Click the image for a full-sized version

To my mind, this sort of marketing seeks to exploit a couple of things. Firstly, a lot of people tend to operate in a state between busy and lazy. Especially if a person is used to receiving scores of notices, bills, invoices and receipts, they can become lazy about the fine print. Secondly, the vast majority of people do not “get” Internet. I dare say over half the people reading this don’t know how domain registration works, and most of you are probably geekier than average. A large number of people will, at least on initial inspection, assume that this is something they need to do in order to keep their website.

Ignorance, laziness and the need to move onto other tasks combines: “This note says we need to pay £20.00 by December 28 to keep that domain? Stick it on the card we use for incidentals.” People’s natural reaction upon receiving an invoice tends to be to jump to the bottom, where the numbers are, to figure out what they owe.

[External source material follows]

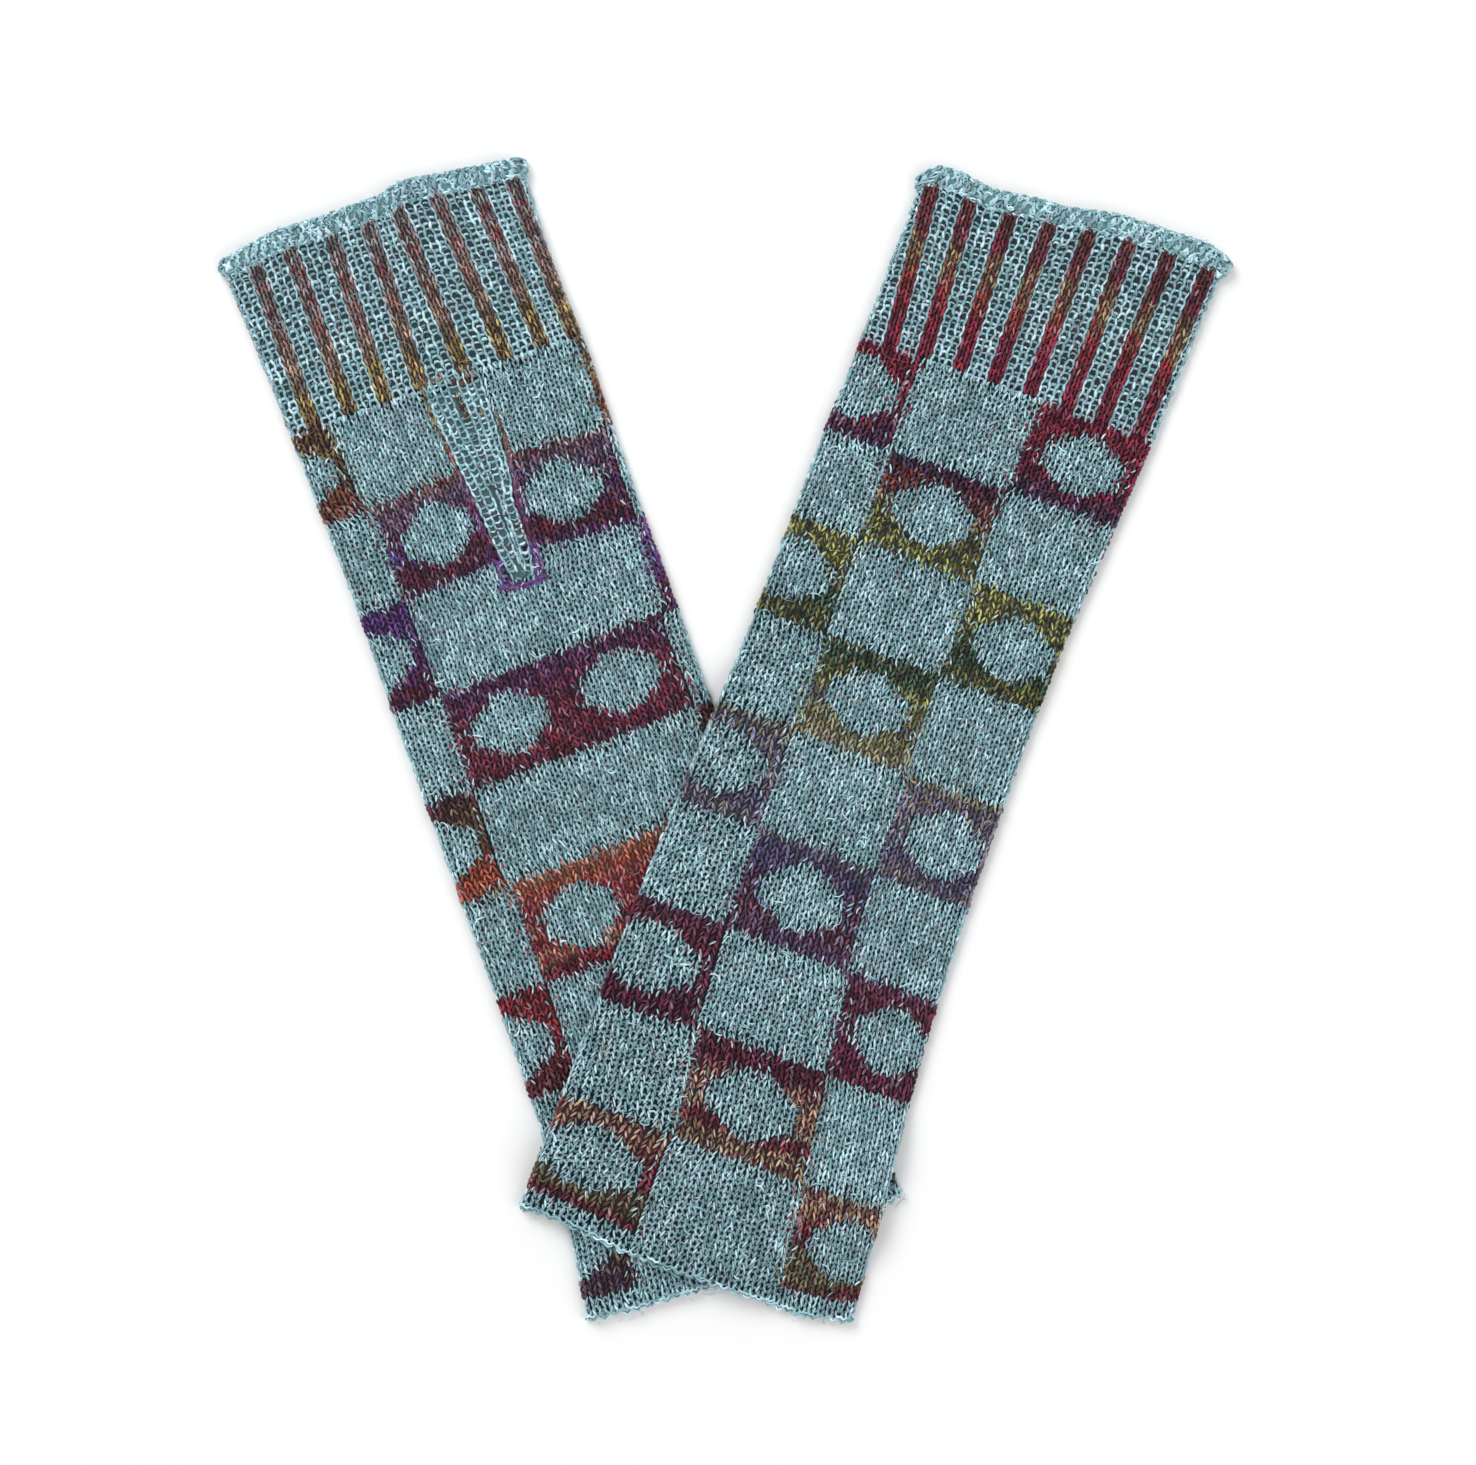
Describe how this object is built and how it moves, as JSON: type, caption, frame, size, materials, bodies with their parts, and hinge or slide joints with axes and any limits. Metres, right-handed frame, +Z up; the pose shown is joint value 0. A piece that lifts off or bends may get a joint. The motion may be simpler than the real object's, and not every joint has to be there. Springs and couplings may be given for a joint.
{
  "type": "pair of wrist warmers",
  "caption": "Pair of long fingerless knitted wrist warmers with ribbed rolled hand ends and thumb gussets, lying flat and crossed at their arm ends.",
  "frame": {"origin": "under the middle of the pair, on the surface it lies on", "axes": "+Z up from the surface, +Y towards the hand ends, +X towards the warmer that lies palm down"},
  "size_m": [0.3013, 0.3482, 0.009],
  "materials": {
    "left_knit": "matte fine wool knit, grey-teal ground with brown, violet and brick contrast stitches",
    "right_knit": "matte fine wool knit, grey-teal ground with crimson, olive, ochre and plum contrast stitches",
    "gusset_knit": "matte fine wool knit in grey-teal ladder rib"
  },
  "bodies": {
    "root": {"left_sleeve": "left_knit", "left_thumb_gusset": "gusset_knit", "right_sleeve": "right_knit", "right_thumb_gusset": "gusset_knit"}
  },
  "joints": []
}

Again, only once does the notice state that it isn’t a bill, and it doesn’t state this in a noticeable manner.

I estimate that a huge portion of the Domain Renewal Group’s sales are borne of this partnership of misunderstanding and hurried bill-paying. For a couple of times more money than is necessary to renew a domain name in most cases, people transfer their registration to this company.

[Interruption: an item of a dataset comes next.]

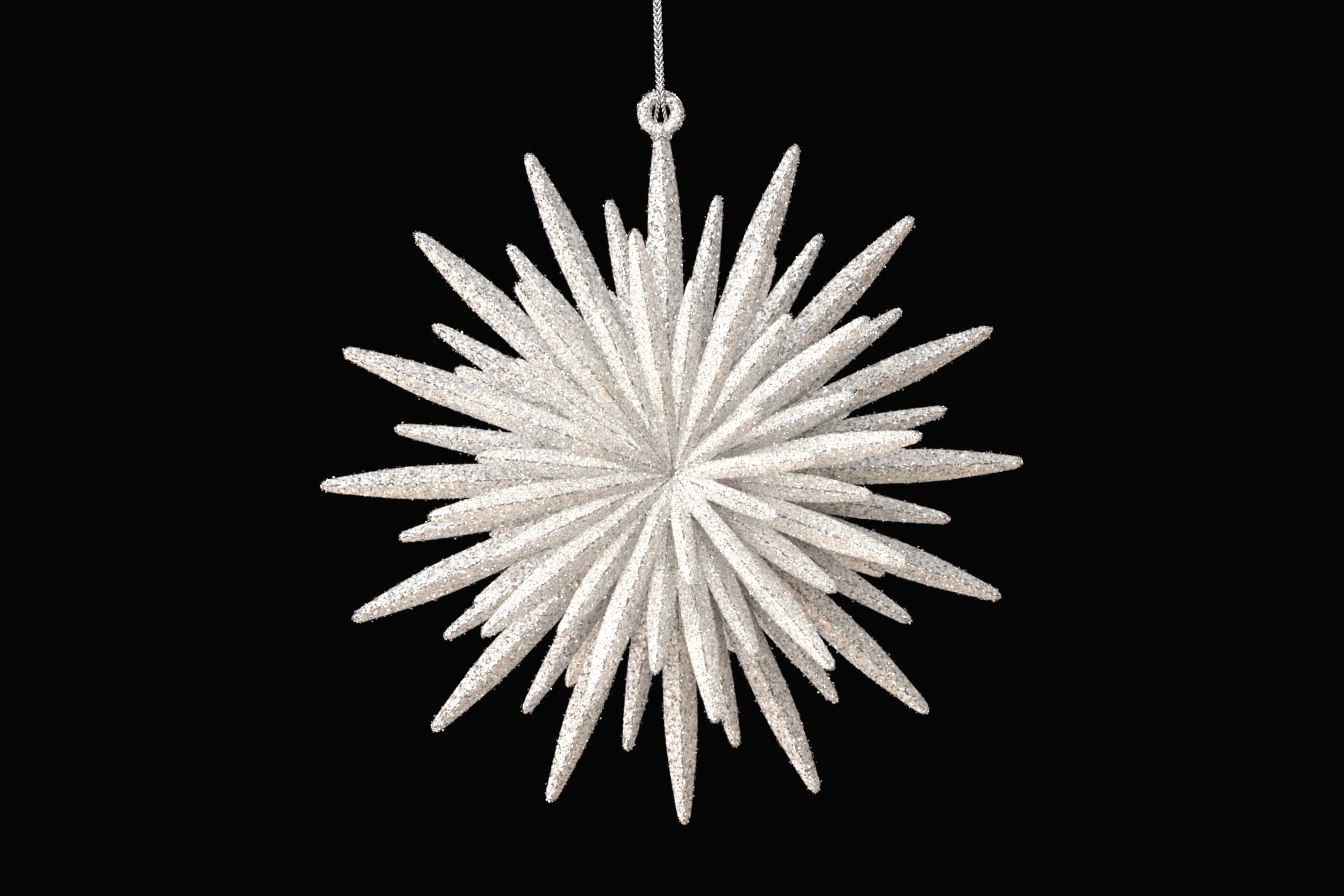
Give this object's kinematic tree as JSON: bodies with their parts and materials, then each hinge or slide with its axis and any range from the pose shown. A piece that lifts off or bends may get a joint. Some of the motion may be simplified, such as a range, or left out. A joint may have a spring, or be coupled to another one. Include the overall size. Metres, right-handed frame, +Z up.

Does this go too far? I say it does. Far too far. I can hear the defence: “It’s in the fine print; hell, the print ain’t even that fine. In neatly printed Arial, it says ‘This notice is not a bill’. If you fall for this, it’s your own fault.”

But there are plenty of things that aren’t illegal, but which are deceptive and wrong, and which we shouldn’t do. This is one of them.

Indeed, the practice isn’t illegal. It is, however, a disgusting way to advertise and it isn’t exclusive to domain registrars. Make it seem like a potential customer owes you money (and that they’ll lose something important to them if they don’t pay). Classy stuff, Domain Renewal Group. I can only hope everyone takes your name to Google before parting with their cash.

Spam wall via freezelight on Flickr

The BBC Uncovers Image Search Algorithm

Nov 26

We can become a bit smug when it comes to the BBC. We generally view its level of journalistic integrity to be a bit above that of its cable TV counterparts. Last night, however, those of us involved in SEO were surprised to note that even the Beeb’s esteemed reporters aren’t immune to poor research. As is always the case when you notice something untrue reported as fact, you wonder how many facts you hear on a daily (hourly?) basis that are woefully under-researched.

The BBC news report I was watching was about the Michelle Obama / Google Images incident. A crudely Photoshopped, offensive image of the First Lady was ranking atop Google images for her name. In an explanation of how such a thing could occur, Rory Cellan-Jones, the BBC’s Technology Correspondent said:

Google doesn’t decide what comes top when you search for a word or an image. That’s determined by a complex formula. But it basically boils down to the fact that the more people click on a certain site, the higher up the list it comes.

An audio version of this part of the report is available here. For a short time, British readers can view the entire segment on iPlayer (between minutes 14:45 and 17:10). At the end of the piece, Cellan-Jones says again:

For now, the offensive picture of Michelle Obama has disappeared from Google’s search results, but if web users find it elsewhere and click on it, then it will rise up the search engines list once again.

Incidentally, my good friend Ciarán Norris was providing an accurate description of how it happened on Radio 5 at the same time (1hr, 26min in).

And it was Ciarán who figured out why the Beeb most likely said such a thing. A report on their news website stated that “the search engine’s results get to the top based on popularity, not because of any ranking system by people”, a statement apparently given to them by David Vise. There is nothing particularly untrue about that, but the BBC have misinterpreted “popularity”, taking it to mean clicks, not links. No one bothered to check out Vise’s statement or make sure they’d understood him properly. Thus, it was reported to the nation that it was users clicking on the offensive picture of Michelle Obama that pushed the picture to the top of Google’s rankings.

Of course, there may be some ounce of truth to the clicks idea, if you believe that Google closely monitors click-through and bounce rates. However, not once in the piece were links–the currency of SEO–mentioned. Taking into account that click-through and bounce rates are highly likely to be very small ranking factors, there is no way even a small amount of research would have backed up the statements made in the report.

What we’ve learned, we already knew: journalists need stories to go to press nowish and don’t have much time to put together stories to feed the public their daily news. The BBC found a quote from an expert; it was just a little misunderstood. However, recognising such mistakes certainly makes me wonder what else is reported to us as simple fact that is actually quite badly misguided.